3. The Zilla Parishad contested the suit by filing a written statement stating inter that the suit suffers from non-impleadment of necessary party and that the monetary claim of the appellant is beyond the terms of the contract and in the backdrop of the undisputed fact that the appellant had done the extra work only on the basis of a verbal permission, the suit itself is not maintainable. According to the respondents there was no written order in support of the extra work allegedly done by the appellant. It was also averred that the construction of the Sech Nala was cancelled by the Zilla Parishad and that as such the appellant is not entitled to the amount as claimed. The work under the tender was also not completed by the appellant and as such no completion certificate was issued. Through the said written statement the respondents also lodged a counter claim towards forfeiture of the security deposit since the appellant had acted in violation of the agreement by not completing the work as per the said agreement.

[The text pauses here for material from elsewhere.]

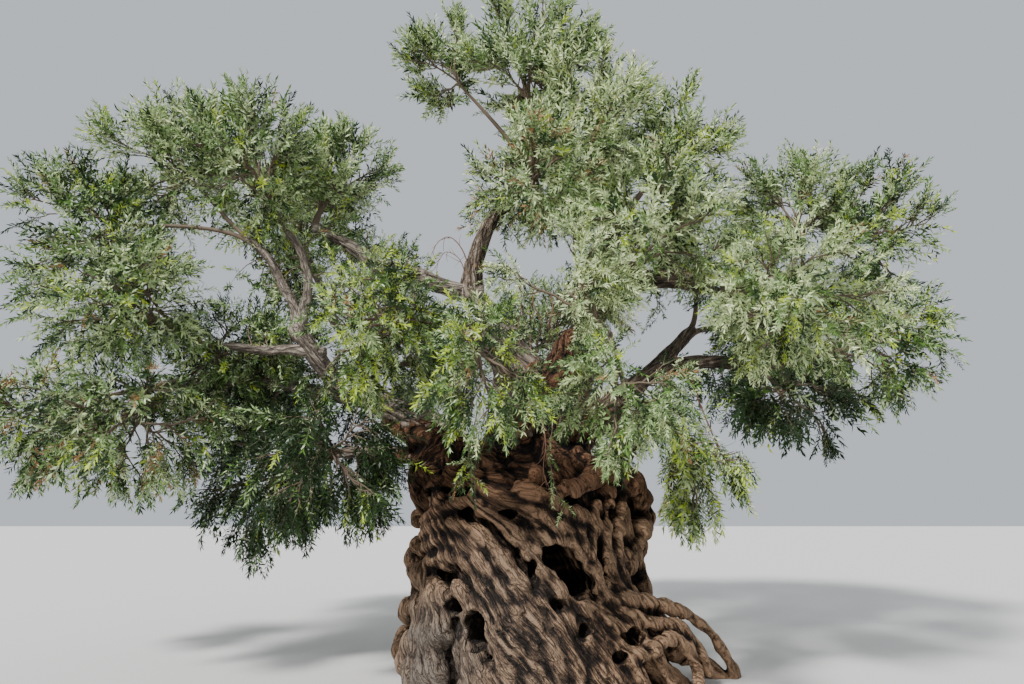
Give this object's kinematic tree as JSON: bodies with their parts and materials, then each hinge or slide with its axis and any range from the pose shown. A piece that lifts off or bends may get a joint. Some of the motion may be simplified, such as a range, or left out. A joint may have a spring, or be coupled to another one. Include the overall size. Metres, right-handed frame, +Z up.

4. Records reveal that in support of the averments made in the plaint, evidence was tendered by the appellant and on behalf of the respondents evidence was tendered by the respondent Nos. 7 and 8.
5. Upon contested hearing the learned Court below dismissed the suit and allowed the counter claim of the respondents by the judgment and decree dated 14th May, 2010.
6. Drawing the attention of this Court to Exhibit Nos. 28, 28/1 and 28/9, Mr. Saktinath Mukherjee, learned senior counsel appearing for the appellant submits that there can be no denial of the fact that without removal and lifting of a large heap of earth, existing with the pre-level section of the work, the tender work could not have been undertaken and executed by the appellant and upon realizing such hurdle, the respondent authorities themselves asked the appellant to remove and lift the said heap of earth. As such, there can be no dispute that the said work of removal of the heap of earth was an extra work inseverable from the work under the tender. Referring to the Exhibit Nos. 28, 28/1, 29, the Inspection Book at Exhibit Nos. 30 and 31 and the Exhibit Nos. 43 and 44, he submits that the appellant was asked by the authorities to execute the extra work and accordingly the appellant lifted the said heap of earth and a portion of the same was layered on the embankment and the remaining was dumped at the place indicated by the Beneficiary Committee. As regards such extra work, the respondent No. 10 was asked to prepare the work done estimate which was accordingly prepared by the said respondent No. 10 categorically stipulating the amount towards such work to be of Rs. 85,46,949.27/-, including additional contingency of 5% and the said work done estimate was also approved by the respondent No. 8 and the then Secretary of the Bankura Zilla Parishad.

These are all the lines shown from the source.